Matthew Collings at ARC
'The art world is now a slave of mass culture. We have a sound-bite culture and so we have sound-bite art. You look at it, you get it – it's as immediate and as superficial as that.'—Matthew Collings
With Artworkers, we bring bratty British art critic and broadcaster Matthew Collings to the ARC Biennale to lecture on his work. The former Artscribe editor writes in an unpretentious chatty way, and is a master of sound-bite art criticism. Collings is well known for his TV series This is Modern Art, where he honed his image as a sceptical art-world insider, and as the presenter of Channel Four's coverage of the Turner Prize. He has just made a new TV documentary series, Matt’s Old Masters.

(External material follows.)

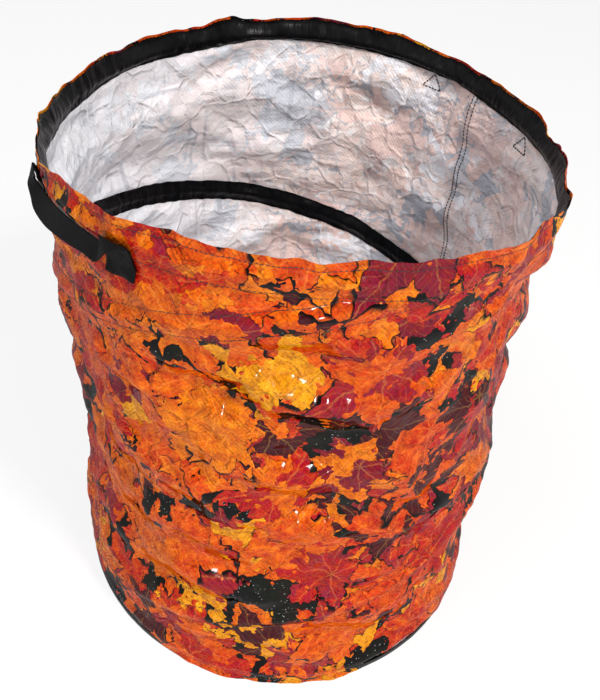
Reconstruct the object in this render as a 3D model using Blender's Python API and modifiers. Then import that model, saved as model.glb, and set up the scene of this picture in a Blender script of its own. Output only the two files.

He writes regularly for Modern Painters.
9 December — 27 January
Lonnie Hutchinson
This Show Is What I Do
Maori/Samoan artist Lonnie Hutchinson transforms the gallery into a chapel with a shrine to Elvis (the Elvesi claimed as Polynesia's own) and a series of signature black cut-out paper veils representing the Stations of the Cross. However it is the inky eroticism of her nude studies—evoking the bloodstained histories of sexual slavery in the Pacific—that steal the show.
Reuben Paterson
He Aha Te Mea Nui...
In his show He Aha Te Mea Nui/What Is The Greatest Thing? Maori artist Reuben Peterson rewrites Maoritanga through bling. He uses shimmer disks to picture a postcard beach scene, animating it with an artificial zephyr provided by an electric fan; and creates an 'island' of accumulated glitter encrusted shoes.
Samuel Tupou
New Tapa Summer Collection
Samuel Tupou makes decorative graphic works, screenprinted on perspex. Conflating images from his Tongan cultural inheritance with imagery from pop art and popular culture, they are equal parts tapa and Warhol. The work pays tribute to Island values as it evacuates them. Tupou is based in Cairns, where he runs a T-shirt printing business.